Riskli sektörlere “sigorta” umudu ama!...
Plastikçiler, boyacılar, ahşap üreticileri ve bunlar gibi yangın riski yüksek başka işletmelerin sigorta yaptırması son yıllarda sorun oldu. Sigorta şirketleri yıllarca prim telaşı ile sigortaladığı bu işletmeleri zararları katlanılamaz boyutlara geldiğinde sigortalamamaya başlamıştı. O zaman yer yerinden oynadı, ben de bu konu ile ilgili birkaç yazı yazmıştım. Yıllarca aynı riskler varken bu işletmeleri sigortalayan sigorta şirketleri de, her şeye rağmen sırtını sigorta şirketine dayayarak hiç bir risk önlemi almayan işletme sahipleri de bu konuda sorumludur.
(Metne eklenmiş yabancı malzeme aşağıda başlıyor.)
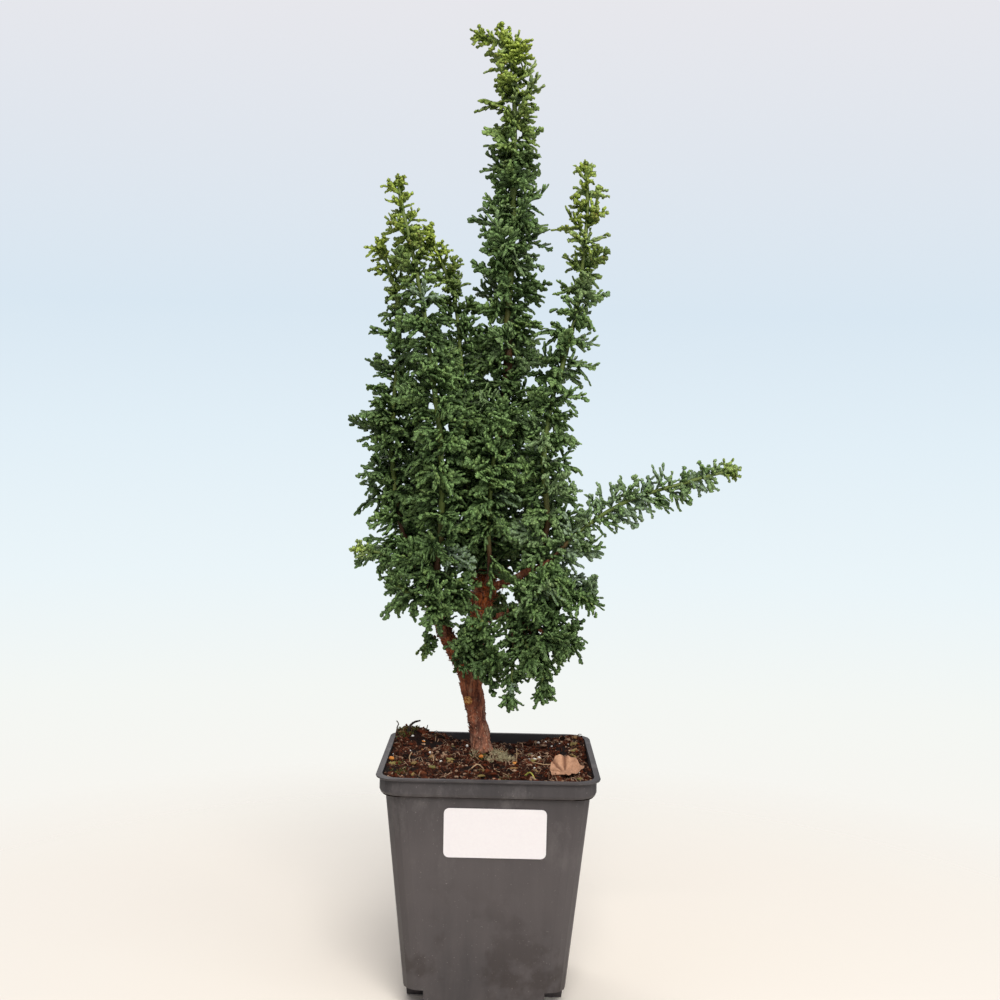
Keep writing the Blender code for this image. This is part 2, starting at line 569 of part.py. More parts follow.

Bu süreç sonrası işletmeler sigorta şirketlerini Rekabet Kurumu dahil birçok kuruma hatta siyasiler kanalıyla Hazine ye şikayet ettiler. Rekabet Kurumu yaptığı incelemede sigorta şirketlerinde bir ortak hareket tespit edemedi.
Ben yıllarca yazılarımda “sigortalanamayacak risk yoktur, her riskin bir primi vardır” diye yazmıştım. Fakat bu aşamadan sonra görüldü ki paranı da versen risk önlemini almıyorsan tesisin sigortalanmıyor. Çünkü çökmek üzere olan çatını tamir yerine, sigortalatmayı, tesislerinde yangın önlemini bahçe hortumu ile baştan savarak, göstermelik alıyorsan, kimse seni sigortalamaz. Bu çok açık bunun için ağlayıp sızlamaya gerek yok.
Bir yol bulundu
Hazine Sigortacılık Genel Müdürlüğü gerek sektörlerden gerekse siyasi telkinler artınca “Sigortalanmayan riskler” için çare arayışına girdi. Bu riskli poliçelerin özel bir şekilde yurtdışı reasürörlerin desteğini alarak bir kurum tarafından sigortalanması fikri ortaya çıktı. Sigorta sektörü bu noktada fikir ayrılığına düştü. Kimi sektör yöneticisi “Bu işletmeleri tüm risk önlemlerini almaya teşvik etmek yerine, her riski sigortalarız diye ortaya çıkmanın sektöre zarar vereceği” düşüncesinde. Kimi sektör yöneticisi de “ben sigortalamayayım da kim sigortalarsa sigortalasın” yaklaşımında.
Aslına bakarsanız son iki yıldır sigortalanmama alternatifi de ortaya çıktıktan sonra tesislerinin sigortalanmadığını görerek risk önlemlerini almaya başlayan işletme sahiplerinin sayısı bir hayli fazla. Doğrusu bu değil mi ? Soma da yaşanan facia sonrası gelişmiş ülkelerdeki maden ocaklarındaki önlemler bu kıyaslamaya bir örnek değil mi ? Sigortacılar bu tesisleri bu risklerle sigortalayarak geçmişte büyük hata yapmışlardı. Sigortalanmadıklarını iddia eden işletmeler de gerekli risk önlemlerini yıllarca almadıkları için hatalıdırlar.
Önlem almayana sigorta yine yok
Bu yeni uygulama ile Hazine’nin üzerindeki baskı giderilmiş oldu. Hazine artık kendine gelen şikayetlere “ben bir yol buldum, onların istediği önlemleri al, sigortanı yapsınlar “ diyecek. Yeni uygulama ile risk önlemi almadan sigorta yapılacağını zanneden varsa yanılıyor. Yeni uygulama ile 6 aylık sigortalılık sürecinde işletmelerin risk önlemlerini alması isteniyor. Risk önlemlerinin alınmadığı görüldüğünde ikinci altı ay için poliçe yenilenmiyor. “Gama Over” yani.
Sözün özü, riskli sektör işletmelerinin yöneticileri ve sahipleri bu işi ciddiye almalılar. Tesislerinde oluşacak riskleri sadece mal kaybı olarak görmemelidirler. Allah korusun can kaybı, iş gücü kaybı, zaman kaybı , tüm bunları alt alta koyduğumuzda bence tesislerinde riskleri minimuma indirmenin maliyeti çok daha az olduğu görülecektir. Sigorta şirketleri özel işletmelerdir. Kar amaçlı kuruluşlardır. Alt katlarında para basma makinesi yoktur, Merkez Bankası’ndan düzenli para aktarılmaz buraya. Fakat tabii ki sigorta şirketlerine de sorumluluk düşüyor. Risk önlemini doğru almış işletmeleri de sigortalamaktan da kaçınmamalılar.